The Germans dominate the intellectual world by virtue of the same simple secret as that which made Napoleon the master of old Europe. They have declared that careers shall be open to talents and every Bursch marches with a professor's gown in his knapsack. Let him become a great scholar, or a man of science, and ministers will compete for his services. In Germany, they do not leave the chance of his holding the office he would render illustrious to the mercies of a hot canvass and the final wisdom of a mob of country parsons.
Moral and social science—one of the greatest and most fruitful of our future classes, I hope—at present lacks only one thing in our programme, and that is a teacher. A considerable want, no doubt; but it must be recollected that it is much better to want a teacher than to want the desire to learn.

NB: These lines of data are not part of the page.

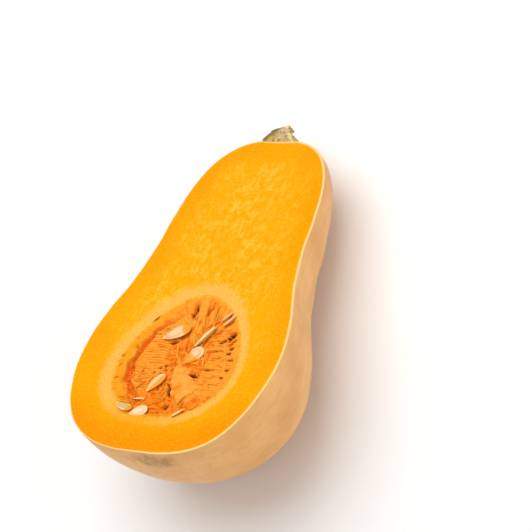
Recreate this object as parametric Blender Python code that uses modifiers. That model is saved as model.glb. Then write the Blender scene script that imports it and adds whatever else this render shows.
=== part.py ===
"""Half a butternut squash, cut lengthwise and lying on its back with the cut face up.

The fruit is turned from a radius profile, bowed a little and split by one flat cut, which bares
its seed cavity. Stringy pulp fills the cavity, with the seeds bedded in it, and half of the corky
stem stub stays on its end.

Everything is modelled with X across the cut face, Y from the blossom end to the stem end and Z out
of the cut. An empty then tips the half onto the two flat spots that it rests on.
"""

import math
import random

import bmesh
import bpy
from mathutils import Matrix, Vector, noise

MM = 0.001
GAP = 0.3 * MM
WELD = 0.01 * MM
SMOOTH_ANGLE = math.radians(40)

# The fruit: its radius and how far its axis lies below the cut, at places along its length
LENGTH = 240 * MM
RADIUS_STATIONS = (
    (12, 46.4),
    (36, 63.6),
    (70, 71),
    (98, 67),
    (125, 58.3),
    (155, 52.7),
    (190, 49.2),
    (222, 38.9),
)
DROP_STATIONS = ((0, -7.5), (24, 6), (50, 14.4), (80, 16), (144, 8.8), (200, 4), (240, 5))
END_ROUNDING = 0.35

# The blossom end leans: it reaches further on the +X side, which fades out up the bulb
END_LEAN = 0.05
END_REACH = 0.75 * MM
END_FADE = 55 * MM
FRUIT_SIDES = 56
FRUIT_RINGS = 36

# The flat spots under the bulb and the neck
WAIST = 140 * MM
FLAT_DEPTH = 0.7 * MM
STEEPEST_TILT = math.radians(30)
TILT_STEP = 1e-6
BACK_SAMPLES = 400

# The egg-shaped seed cavity, turned about the fruit's axis and widest towards the blossom end
CAVITY_CENTRE = Vector((1.2, 70.8, -15)) * MM
CAVITY_RADII = Vector((43.2, 49.2, 43.2)) * MM
CAVITY_TAPER = 0.235
CAVITY_SIDES = 36
CAVITY_RINGS = 20

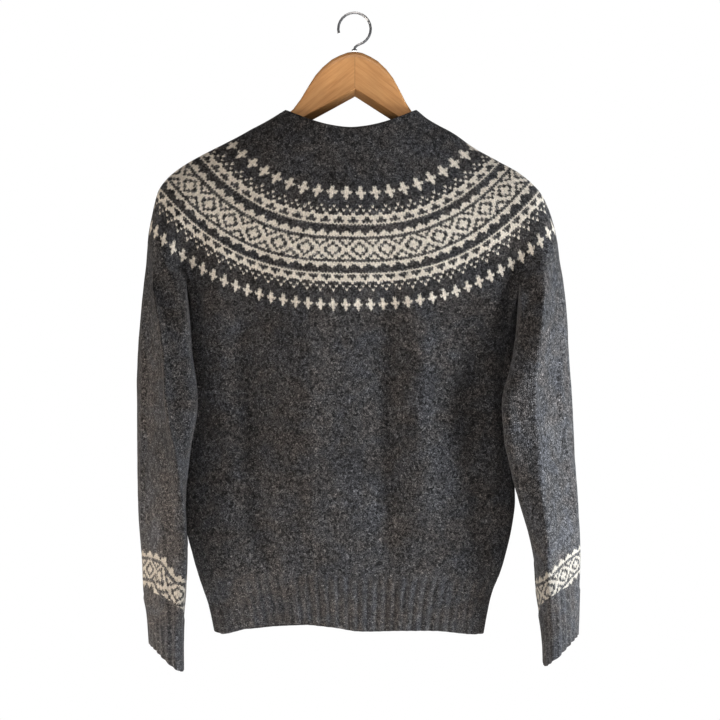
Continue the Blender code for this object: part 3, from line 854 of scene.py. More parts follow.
# The front's stitches go on from the yoke; under the arms and behind they are counted by length
top = grids["body"][0]
top_steps = np.linalg.norm(np.roll(top, -1, axis=0) - top, axis=1)
across = np.zeros(len(top) + 1)
first = UNDER // 2 - 1
across[first:UNDER // 2 + WIDE] = yoke_seam[ARM:ARM + WIDE + 1]
for i in range(first - 1, -1, -1):
    across[i] = across[i + 1] - top_steps[i] / STITCH
for i in range(first + WIDE + 1, len(across)):
    across[i] = across[i - 1] + top_steps[i - 1] / STITCH
maps["body"] = even_map(across, -YOKE_ROWS[-1] - drops(grids["body"]) / ROW_HEIGHT)
for name, ribs in (("hem", HEM_RIBS), ("cuff_left", CUFF_RIBS), ("cuff_right", CUFF_RIBS)):
    across = np.linspace(0, 4 * ribs, grids[name].shape[1] + 1)
    maps[name] = even_map(across, -drops(grids[name]) / RIB_ROW)
    print(name, "has", 4 * ribs, "stitches round")

# %% [markdown]
# ## The cuff bands
#
# The sleeve is turned as it hangs, so its patterned band shows aslant, and on the left one it bends
# down steeply near the inner edge. Painting the band level would miss that. So the line of its upper
# tips is measured across the sleeve's front, smoothed, and each point below it counts its rows square
# to that line and its stitches along it. Behind, the line runs straight from edge to edge.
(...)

Further, we need what, for want of a better name, I must call Physical Geography. What I mean is that which the Germans call “Erdkunde.” It is a description of the earth, of its place and relation to other bodies; of its general structure and of its great features—winds, tides, mountains, plains: of the chief forms of the vegetable and animal worlds, of the varieties of man. It is the peg upon which the greatest quantity of useful and entertaining scientific information can be suspended.[5]
Literature is not upon the college programme; but I hope some day to see it there. For literature is the greatest of all sources of refined pleasure, and one of the great uses of a liberal education is to enable us to enjoy that pleasure. There is scope enough for the purposes of liberal education in the study of the rich treasures of our own language alone. All that is needed is direction, and the cultivation of a refined taste by attention to sound criticism. But there is no reason why French and German should not be mastered sufficiently to read what is worth reading in those languages with pleasure and with profit.
And finally, by-and-by, we must have history; treated not as a succession of battles and dynasties; not as a series of biographies; not as evidence that Providence has always been on the side of either Whigs or Tories, but as the development of man in times past and in other conditions than our own.